Job »
The lines to extract start at the one containing "bpy.context.scene.collection.objects.link(empty)" and end with the last line; give them exactly and nothing more.

:: Provided material ::

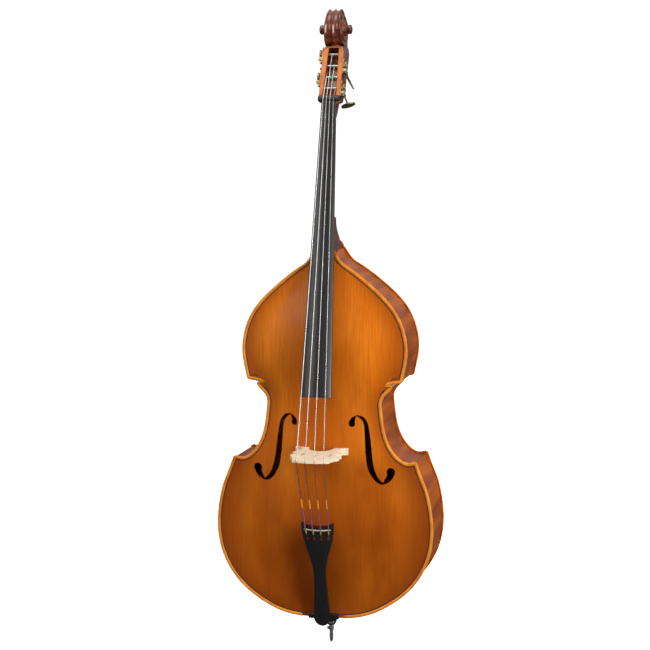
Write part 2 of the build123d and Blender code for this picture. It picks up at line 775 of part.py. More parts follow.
with BuildPart() as tailpiece:
    with BuildSketch(tail_plane.offset(1)):
        with BuildLine():
            Spline((0, -11), (28, -8), (46, 0), tangents=[(1, 0), (1, 0.6)])
            Line((46, 0), (49, -3))
            Spline(
                (49, -3), (46, -40), (31, -95), (19, -150), (18.5, -210), (22, -270), (23.5, -302),
                tangents=[(0, -1), (0, -1)],
            )
            ThreePointArc((23.5, -302), (16, -327), (0, -TAIL_LENGTH))
            mirror(about=Plane.YZ)
        make_face()
    extrude(amount=-16)
    add(tail_bar.part, mode=Mode.INTERSECT)
    add(tail_hollow.part, mode=Mode.SUBTRACT)
    for n in range(4):
        key_hole = (STRING_AT_HOLE[n], -HOLE_DOWN)
        with BuildSketch(tail_plane.offset(3)):
            with Locations(key_hole):
                Circle(5.2)
            with BuildLine():
                Polyline(
                    (STRING_AT_HOLE[n] - 2.2, -HOLE_DOWN), (STRING_AT_HOLE[n] + 2.2, -HOLE_DOWN),
                    (STRING_AT_FRET[n] + 2.2, -FRET_DOWN - 4), (STRING_AT_FRET[n] - 2.2, -FRET_DOWN - 4),
                    close=True,
                )
            make_face()
        extrude(amount=-30, mode=Mode.SUBTRACT)
    add(tail_fret.part, mode=Mode.SUBTRACT)
    for part in strings:
        add(part, mode=Mode.SUBTRACT)
    add(tail_wire.part, mode=Mode.SUBTRACT)

# ---------------------------------------------------------------- endpin
with BuildPart() as collar:
    with BuildSketch(Plane.XZ):
        with BuildLine():
            Polyline(
                (ROD_RADIUS + RUNNING, 150), (13.5, 150), (15, 108), (22, 108), (22, 101),
                (COLLAR_GROOVE, 100), (COLLAR_GROOVE, 94), (19.5, 92.5), (16.5, 66),
                (13.2, 66), (13.2, 60), (12.5, 60), (11, 54), (SLEEVE_RADIUS, 54),
                (SLEEVE_RADIUS, 88), (ROD_RADIUS + RUNNING, 88), close=True,
            )
        make_face()
    revolve(axis=Axis.Z)

with BuildPart() as ferrule:
    with BuildSketch(Plane.XZ):
        with BuildLine():
            Polyline((13.2, 60), (15.2, 60), (16.2, 66), (13.2, 66), close=True)
        make_face()
    revolve(axis=Axis.Z)

screw_out = Vector(-0.5, -0.866, 0)
screw_plane = Plane(origin=(0, 0, SCREW_LEVEL), x_dir=(0, 0, 1), z_dir=screw_out)

with BuildPart() as sleeve:
    with Locations((0, 0, (SLEEVE_LOW + 88) / 2)):
        Cylinder(SLEEVE_RADIUS, 88 - SLEEVE_LOW)
        Cylinder(ROD_RADIUS + RUNNING, 90, mode=Mode.SUBTRACT)
    with BuildSketch(screw_plane):
        Circle(2 + RUNNING)
    extrude(amount=20, mode=Mode.SUBTRACT)

with BuildPart() as endpin_screw:
    with BuildSketch(screw_plane.offset(ROD_RADIUS + 0.3)):
        Circle(2)
    extrude(amount=4.7)
    with BuildSketch(screw_plane.offset(10)):
        with BuildLine():
            Polyline(
                *[
                    (r * math.cos(math.pi * i / 12), r * math.sin(math.pi * i / 12))
                    for i in range(24)
                    for r in ((4.4, 4.8)[i % 2],)
                ],
                close=True,
            )
        make_face()
    extrude(amount=5)

with BuildPart() as rod:
    with Locations((0, 0, (12 + ROD_TOP) / 2)):
        Cylinder(ROD_RADIUS, ROD_TOP - 12)
    chamfer(rod.edges().group_by(Axis.Z)[-1], 1)

with BuildPart() as tip:
    with BuildSketch(Plane.XZ):
        with BuildLine():
            Polyline((0, 0), (2.2, 0), (4.2, 4), (ROD_RADIUS, 12), (0, 12), close=True)
        make_face()
    revolve(axis=Axis.Z)

# ---------------------------------------------------------------- saddle
with BuildPart() as saddle:
    with BuildSketch(Plane.YZ):
        with BuildLine():
            Line((-99, 101), (-110, 101))
            ThreePointArc((-110, 101), (-112.4, 102), (-113.4, 104.5))
            Line((-113.4, 104.5), (-113.4, 113))
            ThreePointArc((-113.4, 113), (-112, 116.5), (-108.5, 118))
            Line((-108.5, 118), (-99, 118))
            Line((-99, 118), (-99, 101))
        make_face()
    extrude(amount=45, both=True)

# ---------------------------------------------------------------- plates
with BuildPart() as heel_room:
    with BuildSketch(Plane.XY.offset(1187)):
        with BuildLine():
            Polyline((-33, -140), (33, -140), (24, 60), (-24, 60), close=True)
        make_face()
    extrude(amount=40)

with BuildPart() as purfling_top:
    add(purfling_ring(arch_space(-1, PURFLING_DEEP), outer_front))
    add(heel_room.part, mode=Mode.SUBTRACT)
    add(saddle.part, mode=Mode.SUBTRACT)

with BuildPart() as purfling_back:
    add(purfling_ring(arch_space(1, PURFLING_DEEP), outer_back))

# f-hole of the treble side, drawn flat
with BuildSketch() as f_hole:
    with BuildLine():
        Spline(
            (77.2, 697), (90, 715), (102, 720), (115, 717.5), (128, 706), (136, 684),
            (142.5, 642), (147, 600), (155.5, 557), (166, 535), (180, 521),
        )
        Line((180, 521), (191, 545))
        Line((191, 545), (213, 548))
        Spline(
            (213, 548), (211, 539.6), (202, 527), (189, 518), (176, 515.2), (161, 520.5),
            (148, 534), (137.5, 551), (128.4, 590), (124.5, 640), (122, 681), (117.5, 700),
            (109, 710.5), (99, 716.5),
        )
        Line((99, 716.5), (95, 699))
        Line((95, 699), (77.2, 697))
    make_face()
    with Locations((87, 695)):
        Circle(10)
    with Locations((202, 552)):
        Circle(13.2)
    with Locations(Location((144.6, 620.7), 45)):
        Rectangle(4, 4)
    with Locations(Location((126.4, 611), 45)):
        Rectangle(4, 4)

with BuildPart() as f_cut:
    with BuildSketch(Plane.XZ.offset(200)):
        add(f_hole.sketch)
        mirror(about=Plane.YZ)
    extrude(amount=-150)

with BuildPart() as top_plate:
    with BuildSketch(Plane.XZ.offset(200)):
        add(outline.sketch)
    extrude(amount=-(200 + RIB_FRONT))
    add(outer_front, mode=Mode.INTERSECT)
    add(inner_front, mode=Mode.SUBTRACT)
    add(f_cut.part, mode=Mode.SUBTRACT)
    add(purfling_top.part, mode=Mode.SUBTRACT)
    add(saddle.part, mode=Mode.SUBTRACT)
    add(heel_room.part, mode=Mode.SUBTRACT)

with BuildPart() as back_plate:
    with BuildSketch(Plane.XZ.offset(100)):
        add(outline.sketch)
        with Locations((0, BODY_TOP)):
            Circle(27)
    extrude(amount=-300)
    add(outer_back, mode=Mode.INTERSECT)
    add(inner_back, mode=Mode.SUBTRACT)
    add(rib_depth.part, mode=Mode.SUBTRACT)
    add(purfling_back.part, mode=Mode.SUBTRACT)

# ---------------------------------------------------------------- ribs, blocks and linings


def mitre(which):
    """The joint line between two ribs at a corner, run on both ways."""
    ox, oz = corner_points[OVERHANG][which]
    ix, iz = corner_points[OVERHANG + RIB_THICK][which]
    size = math.hypot(ox - ix, oz - iz)
    wx = (ox - ix) / size
    wz = (oz - iz) / size
    return (ox + 12 * wx, oz + 12 * wz), (ix - 30 * wx, iz - 30 * wz)


low_out, low_in = mitre(0)
high_out, high_in = mitre(1)
rib_regions = {
    "lower": ((0, 60), (420, 60), (420, low_out[1]), low_out, low_in, (0, low_in[1])),
    "c": (low_out, low_in, (0, low_in[1]), (0, high_in[1]), high_in, high_out,
          (420, high_out[1]), (420, low_out[1])),
    "upper": ((0, high_in[1]), high_in, high_out, (420, high_out[1]), (420, 1300), (0, 1300)),
}
with BuildPart() as endpin_bore:
    with BuildSketch(Plane.XZ):
        with BuildLine():
            Polyline((0, 150), (13.5, 150), (15, 108), (22, 108), (22, 80), (0, 80), close=True)
        make_face()
    revolve(axis=Axis.Z)

ribs = {}
for name, region in rib_regions.items():
    for side in (-1, 1):
        with BuildPart() as rib:
            with BuildSketch(Plane.XZ.offset(200)):
                with BuildLine():
                    Polyline(*[(side * x, z) for x, z in region], close=True)
                make_face()
            extrude(amount=-400)
            add(rib_ring.part, mode=Mode.INTERSECT)
            add(heel_room.part, mode=Mode.SUBTRACT)
            add(endpin_bore.part, mode=Mode.SUBTRACT)
        ribs[name, side] = rib.part.solids().sort_by(SortBy.VOLUME)[-1]


def block_from(regions):
    """Wood filling the inside of the ribs within flat regions."""
    with BuildPart() as block:
        with BuildSketch(Plane.XZ.offset(200)):
            for region in regions:
                with BuildLine():
                    Polyline(*region, close=True)
                make_face()
        extrude(amount=-400)
        add(inside.part, mode=Mode.INTERSECT)
        add(heel_room.part, mode=Mode.SUBTRACT)
        add(endpin_bore.part, mode=Mode.SUBTRACT)
    return block.part


neck_block = block_from([[(-66, 1145), (66, 1145), (66, 1300), (-66, 1300)]])
end_block = block_from([[(-75, 60), (75, 60), (75, 150), (-75, 150)]])
corner_regions = []
LOWER_CORNER = ((300, 540), (262, 530), (214, 560), (225, 640), (300, 640))
UPPER_CORNER = ((270, 870), (224, 872), (186, 830), (182, 760), (270, 760))
for side in (-1, 1):
    for corner in (LOWER_CORNER, UPPER_CORNER):
        corner_regions.append([(side * x, z) for x, z in corner])
corner_blocks = block_from(corner_regions)

with BuildPart() as linings:
    with BuildSketch(Plane.XZ.offset(-RIB_FRONT)):
        add(inset(OVERHANG + RIB_THICK))
    extrude(amount=-18)
    with BuildSketch(Plane.XZ.offset(200)):
        add(inset(OVERHANG + RIB_THICK))
    extrude(amount=-400)
    add(rib_depth.part, mode=Mode.INTERSECT)
    with BuildSketch(Plane.XZ.offset(200)):
        add(inset(OVERHANG + RIB_THICK + 7))
    extrude(amount=-400, mode=Mode.SUBTRACT)
    with BuildSketch(Plane.YZ):
        with BuildLine():
            Line((RIB_FRONT + 18, 60), (RIB_BACK - 18, 60))
            Line((RIB_BACK - 18, 60), (RIB_BACK - 18, TAPER_START))
            ThreePointArc(
                (RIB_BACK - 18, TAPER_START),
                (RIB_BACK - 18 - taper(1130), 1130),
                (RIB_BACK - 18 - taper(1250), 1250),
            )
            Line((RIB_BACK - 18 - taper(1250), 1250), (RIB_FRONT + 18, 1250))
            Line((RIB_FRONT + 18, 1250), (RIB_FRONT + 18, 60))
        make_face()
    extrude(amount=360, both=True, mode=Mode.SUBTRACT)
    add(neck_block, mode=Mode.SUBTRACT)
    add(end_block, mode=Mode.SUBTRACT)
    add(corner_blocks, mode=Mode.SUBTRACT)
    add(heel_room.part, mode=Mode.SUBTRACT)

with BuildPart() as bass_bar:
    with BuildSketch(Plane.YZ.offset(-50)):
        with BuildLine():
            Line((-160, 330), (-160, 900))
            Line((-160, 900), (-101, 900))
            Spline((-101, 900), (-86, 760), (-84, 615), (-86, 470), (-101, 330))
            Line((-101, 330), (-160, 330))
        make_face()
    extrude(amount=8, both=True)
    add(inner_front, mode=Mode.INTERSECT)

with BuildPart() as sound_post:
    with BuildSketch(Plane.XZ.offset(160)):
        with Locations((52, 588)):
            Circle(9)
    extrude(amount=-320)
    add(inner_front, mode=Mode.INTERSECT)
    add(inner_back, mode=Mode.INTERSECT)

# ---------------------------------------------------------------- the files
files = {
    "top_plate": top_plate.part,
    "back_plate": back_plate.part,
    "purfling_top": purfling_top.part,
    "purfling_back": purfling_back.part,
    "rib_lower_bass": ribs["lower", -1],
    "rib_lower_treble": ribs["lower", 1],
    "rib_c_bass": ribs["c", -1],
    "rib_c_treble": ribs["c", 1],
    "rib_upper_bass": ribs["upper", -1],
    "rib_upper_treble": ribs["upper", 1],
    "linings": linings.part,
    "neck_block": neck_block,
    "end_block": end_block,
    "corner_blocks": corner_blocks,
    "bass_bar": bass_bar.part,
    "sound_post": sound_post.part,
    "neck": neck.part,
    "fingerboard": fingerboard.part,
    "nut": nut.part,
    "saddle": saddle.part,
    "bridge": bridge.part,
    "tailpiece": tailpiece.part,
    "tail_fret": tail_fret.part,
    "tail_wire": tail_wire.part,
    "endpin_collar": collar.part,
    "endpin_ferrule": ferrule.part,
    "endpin_sleeve": sleeve.part,
    "endpin_screw": endpin_screw.part,
    "endpin_rod": rod.part,
    "endpin_tip": tip.part,
    "machine_plates_bass": plates[-1],
    "machine_plates_treble": plates[1],
    "worm_brackets_bass": brackets[-1],
    "worm_brackets_treble": brackets[1],
    "plate_screws_bass": screws[-1],
    "plate_screws_treble": screws[1],
}
for n, note in enumerate("eadg"):
    files["string_" + note] = strings[n]
for k in range(4):
    files["post_" + str(k + 1)] = posts[k]
    files["gear_" + str(k + 1)] = gears[k]
    files["worm_" + str(k + 1)] = worms[k]
    files["key_" + str(k + 1)] = keys[k]

for name, part in files.items():
    part.label = name
    export_step(part, "parts/" + name + ".step")
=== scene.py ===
import math

import bmesh
import bpy
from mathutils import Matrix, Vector


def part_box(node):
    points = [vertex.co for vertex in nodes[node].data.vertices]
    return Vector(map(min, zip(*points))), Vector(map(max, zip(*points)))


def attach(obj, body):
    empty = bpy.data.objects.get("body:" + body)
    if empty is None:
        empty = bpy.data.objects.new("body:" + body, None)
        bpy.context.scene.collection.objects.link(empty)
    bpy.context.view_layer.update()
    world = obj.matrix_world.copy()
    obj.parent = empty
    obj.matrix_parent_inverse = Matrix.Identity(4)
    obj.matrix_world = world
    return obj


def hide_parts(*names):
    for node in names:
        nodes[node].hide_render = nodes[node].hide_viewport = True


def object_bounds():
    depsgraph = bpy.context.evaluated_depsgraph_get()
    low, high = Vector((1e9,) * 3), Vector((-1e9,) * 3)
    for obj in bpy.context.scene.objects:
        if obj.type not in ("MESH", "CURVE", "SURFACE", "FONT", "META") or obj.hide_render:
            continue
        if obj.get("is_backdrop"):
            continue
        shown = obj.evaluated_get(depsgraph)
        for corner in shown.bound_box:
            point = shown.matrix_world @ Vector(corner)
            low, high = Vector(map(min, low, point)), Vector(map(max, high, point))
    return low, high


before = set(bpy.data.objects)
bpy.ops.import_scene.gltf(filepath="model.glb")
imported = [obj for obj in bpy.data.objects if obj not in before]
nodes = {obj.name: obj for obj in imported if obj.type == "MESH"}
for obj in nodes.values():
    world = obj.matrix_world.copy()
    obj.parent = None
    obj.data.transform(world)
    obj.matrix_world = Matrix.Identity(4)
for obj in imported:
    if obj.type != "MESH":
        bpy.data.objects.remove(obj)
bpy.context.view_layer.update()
scene = bpy.context.scene

STRINGS = "eadg"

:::

Output »
        bpy.context.scene.collection.objects.link(empty)
    bpy.context.view_layer.update()
    world = obj.matrix_world.copy()
    obj.parent = empty
    obj.matrix_parent_inverse = Matrix.Identity(4)
    obj.matrix_world = world
    return obj


def hide_parts(*names):
    for node in names:
        nodes[node].hide_render = nodes[node].hide_viewport = True


def object_bounds():
    depsgraph = bpy.context.evaluated_depsgraph_get()
    low, high = Vector((1e9,) * 3), Vector((-1e9,) * 3)
    for obj in bpy.context.scene.objects:
        if obj.type not in ("MESH", "CURVE", "SURFACE", "FONT", "META") or obj.hide_render:
            continue
        if obj.get("is_backdrop"):
            continue
        shown = obj.evaluated_get(depsgraph)
        for corner in shown.bound_box:
            point = shown.matrix_world @ Vector(corner)
            low, high = Vector(map(min, low, point)), Vector(map(max, high, point))
    return low, high


before = set(bpy.data.objects)
bpy.ops.import_scene.gltf(filepath="model.glb")
imported = [obj for obj in bpy.data.objects if obj not in before]
nodes = {obj.name: obj for obj in imported if obj.type == "MESH"}
for obj in nodes.values():
    world = obj.matrix_world.copy()
    obj.parent = None
    obj.data.transform(world)
    obj.matrix_world = Matrix.Identity(4)
for obj in imported:
    if obj.type != "MESH":
        bpy.data.objects.remove(obj)
bpy.context.view_layer.update()
scene = bpy.context.scene

STRINGS = "eadg"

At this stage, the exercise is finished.